Find every line in the records below that contains the word "caption", and copy each such line.

Exercise material =
________________________
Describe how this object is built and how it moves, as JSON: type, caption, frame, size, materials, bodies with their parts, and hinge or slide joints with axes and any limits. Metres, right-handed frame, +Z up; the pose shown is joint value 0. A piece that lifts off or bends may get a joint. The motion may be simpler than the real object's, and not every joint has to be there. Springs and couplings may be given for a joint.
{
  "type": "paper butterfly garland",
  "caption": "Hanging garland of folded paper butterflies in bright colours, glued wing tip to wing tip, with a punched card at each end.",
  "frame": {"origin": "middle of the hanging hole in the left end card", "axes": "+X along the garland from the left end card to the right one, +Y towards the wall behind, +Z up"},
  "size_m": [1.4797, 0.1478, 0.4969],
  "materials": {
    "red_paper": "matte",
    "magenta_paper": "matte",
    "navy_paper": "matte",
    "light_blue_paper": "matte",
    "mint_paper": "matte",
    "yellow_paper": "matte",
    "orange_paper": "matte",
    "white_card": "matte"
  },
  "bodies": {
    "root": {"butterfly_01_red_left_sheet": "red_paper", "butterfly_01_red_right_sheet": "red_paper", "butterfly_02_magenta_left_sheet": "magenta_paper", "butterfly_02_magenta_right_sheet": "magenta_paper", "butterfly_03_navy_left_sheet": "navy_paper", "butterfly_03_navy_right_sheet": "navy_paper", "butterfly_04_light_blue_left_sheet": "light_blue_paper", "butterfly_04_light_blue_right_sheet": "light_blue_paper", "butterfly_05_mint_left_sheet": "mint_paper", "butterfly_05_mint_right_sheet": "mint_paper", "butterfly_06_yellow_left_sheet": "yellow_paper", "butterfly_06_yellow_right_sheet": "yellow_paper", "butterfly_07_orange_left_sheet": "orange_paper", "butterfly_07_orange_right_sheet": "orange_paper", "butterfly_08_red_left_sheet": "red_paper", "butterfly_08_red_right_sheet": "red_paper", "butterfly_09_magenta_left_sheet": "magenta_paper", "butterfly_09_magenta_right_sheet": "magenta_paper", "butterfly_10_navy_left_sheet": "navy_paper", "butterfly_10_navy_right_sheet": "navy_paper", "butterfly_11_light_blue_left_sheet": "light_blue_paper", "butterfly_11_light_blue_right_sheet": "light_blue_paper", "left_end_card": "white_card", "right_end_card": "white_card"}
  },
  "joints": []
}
________________________
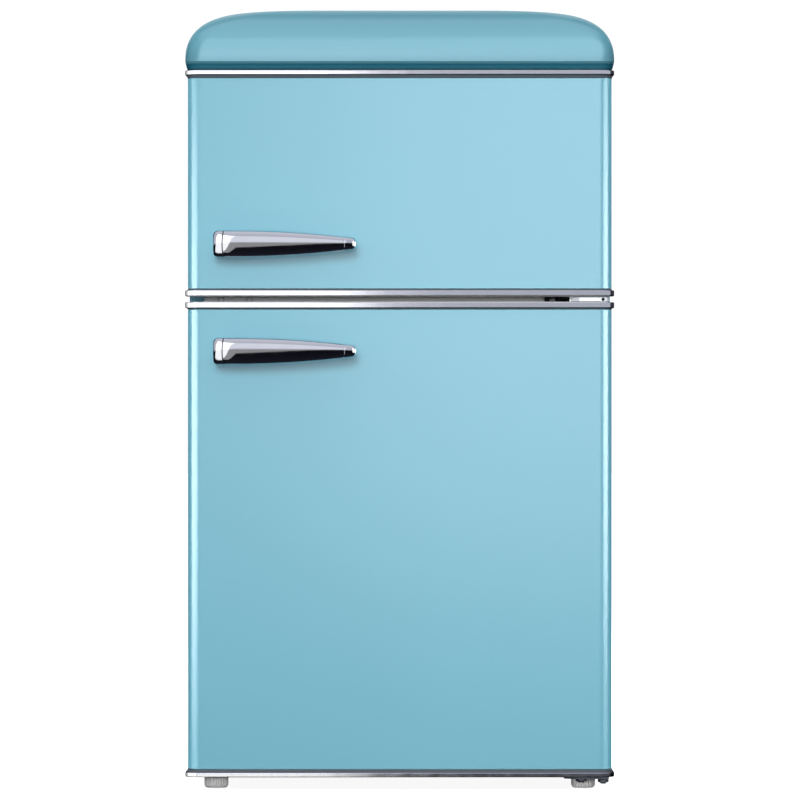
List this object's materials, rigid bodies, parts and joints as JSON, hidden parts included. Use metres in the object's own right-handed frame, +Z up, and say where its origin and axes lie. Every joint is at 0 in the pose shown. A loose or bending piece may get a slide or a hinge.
________________________
Task result =
Describe how this object is built and how it moves, as JSON: type, caption, frame, size, materials, bodies with their parts, and hinge or slide joints with axes and any limits. Metres, right-handed frame, +Z up; the pose shown is joint value 0. A piece that lifts off or bends may get a joint. The motion may be simpler than the real object's, and not every joint has to be there. Springs and couplings may be given for a joint.
  "caption": "Hanging garland of folded paper butterflies in bright colours, glued wing tip to wing tip, with a punched card at each end.",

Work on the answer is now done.